Alexandra Gardens Theatre was a theatre at Weymouth, Dorset, England. Originally known as the Alexandra Gardens Concert Hall, it was opened in 1924 and later converted into an amusement arcade in 1963. The building was destroyed by fire in 1993 and replaced with a new building which is still in use as the Electric Palace Amusement Arcade.

==History==
The site of the theatre was originally reclaimed land used for grazing since the early 19th century. In 1869, the site was transformed and opened as New Gardens, and later renamed Alexandra Gardens in 1880. In 1913, the gardens' bandstand of 1891 was enclosed within a building of glass to form the Kursaal, allowing audiences to enjoy band performances in all weathers. During World War I, the Kursaal served as a reception centre for injured soldiers of the Australian and New Zealand Army Corps (ANZAC) who were accommodated in local camps following the Gallipoli Campaign. The Kursaal was later demolished and replaced by the Weymouth Corporation with the Alexandra Gardens Concert Hall, which was opened on 7 June 1924 by the Mayor of Weymouth. The gardens' bandstand was relocated to Nothe Gardens. The hall was requisitioned for military use during World War II and reopened again in 1945.

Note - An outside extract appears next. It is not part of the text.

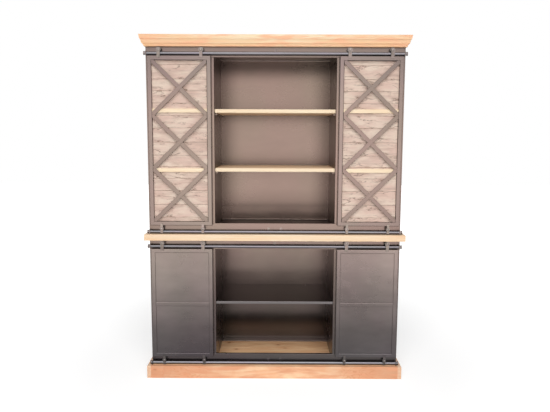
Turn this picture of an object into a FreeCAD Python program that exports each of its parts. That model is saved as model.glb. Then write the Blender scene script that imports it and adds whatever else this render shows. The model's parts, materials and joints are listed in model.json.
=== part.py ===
# Kitchen dresser in steel and wood: a lower cabinet on a plinth, a counter, an upper cabinet and a crown.
# Four doors hang from grooved wheels on round rails and slide from the side bays to the middle.
# Frame: +X to the right, -Y to the front, +Z up; the origin is under the middle of the whole box.
import FreeCAD, Part
import os
import re
import Sketcher
from FreeCAD import Rotation, Vector

doc = FreeCAD.newDocument("KitchenDresser")

# Driving dimensions in millimetres
SIZES = {
    # Stages from the floor up
    "body_width": 1620,
    "body_depth": 460,
    "plinth_height": 82,
    "lower_height": 835,
    "counter_thickness": 40,
    "upper_height": 1175,
    "crown_height": 68,
    # Wooden trim and how far it stands past the steel cabinets
    "base_overhang_side": 25,
    "base_overhang_front": 55,
    "plinth_board": 25,
    "floor_board": 20,
    "floor_board_count": 3,
    "counter_edge_radius": 3,
    "crown_overhang_side": 30,
    "crown_overhang_front": 60,
    "crown_seat": 20,
    "crown_band_foot": 42,
    "crown_band_lean": 5,
    "crown_fillet": 4,
    "crown_slope_run": 5,
    "crown_cove_run": 12,
    "crown_cove_rise": 18,
    "crown_cove_radius": 24,
    "crown_board": 20,
    # Steel sheet and the tubes of the face frames
    "sheet": 1.5,
    "tube_wall": 2,
    "face_tube": 25,
    "face_tube_depth": 20,
    "header_height": 62,
    "sill_height": 66,
    "middle_bay": 770,
    "upper_floor_rise": 25,
    "ceiling_drop": 20,
    # Shelves, measured from the floor of their cabinet
    "upper_shelf_low": 397,
    "upper_shelf_high": 770,
    "upper_shelf_thickness": 24,
    "lower_shelf_rise": 419,
    "lower_shelf_lip": 16,
    "shelf_setback": 15,
    "shelf_play": 0.5,
    "bearer": 12,
    "bearer_length": 300,
    "bearer_setback": 60,
    # Rails and what carries them
    "rail_radius": 10,
    "rail_drop": 41,
    "rail_rise": 14,
    "rail_end_reach": 2,
    "rail_cap_radius": 12,
    "rail_cap_length": 6,
    "bracket_thickness": 6,
    "bracket_inset": 4,
    "bracket_reach": 13,
    "tab_half_width": 8,
    "tab_thickness": 3,
    "tab_below": 8,
    "tab_above": 27,
    "tab_spacing": 80,
    "tab_post_radius": 5,
    "tab_screw_radius": 5,
    "tab_screw_head": 2.5,
    "tab_screw_margin": 6,
    # Doors
    "door_width": 396,
    "door_inset": 13,
    "door_depth": 25,
    "door_gap": 9,
    "door_bar": 26,
    "door_top_lap": 5,
    "door_bottom_rise": 56,
    "cross_bar": 25,
    "cross_bar_thickness": 4,
    "cross_count": 3,
    "plank_thickness": 8,
    "plank_back_gap": 1,
    "plank_joint": 0.8,
    "batten_thickness": 8,
    "panel_recess": 6,
    "mid_bar": 26,
    "mid_bar_rise": 343,
    # Hangers, wheels and guides
    "outer_hanger_inset": 73,
    "inner_hanger_inset": 60,
    "strap_width": 20,
    "strap_thickness": 4,
    "strap_head_radius": 13,
    "strap_lap": 12,
    "wheel_groove_radius": 11.5,
    "wheel_lip": 4,
    "wheel_width": 20,
    "wheel_gap": 0.3,
    "axle_radius": 4,
    "axle_clearance": 0.08,
    "bolt_head_radius": 8,
    "bolt_head": 4,
    "washer_radius": 7,
    "nut_radius": 8,
    "nut_thickness": 4,
    "guide_plate": 3,
    "guide_width": 16,
    "guide_head_radius": 12,
    "guide_bolt_rise": 22,
    "guide_foot_gap": 3,
    "guide_tip": 1.5,
}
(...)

The hall, later renamed Alexandra Gardens Theatre, closed in 1963 and was taken over by Holland Leisure, who converted it into the Electric Palace Amusement Arcade. The building was destroyed by a fire in 1993 and replaced with a new family leisure and amusement centre by Holland Leisure. Planning permission was approved in November 1993, and the building was built to resemble the shape of the Kursaal.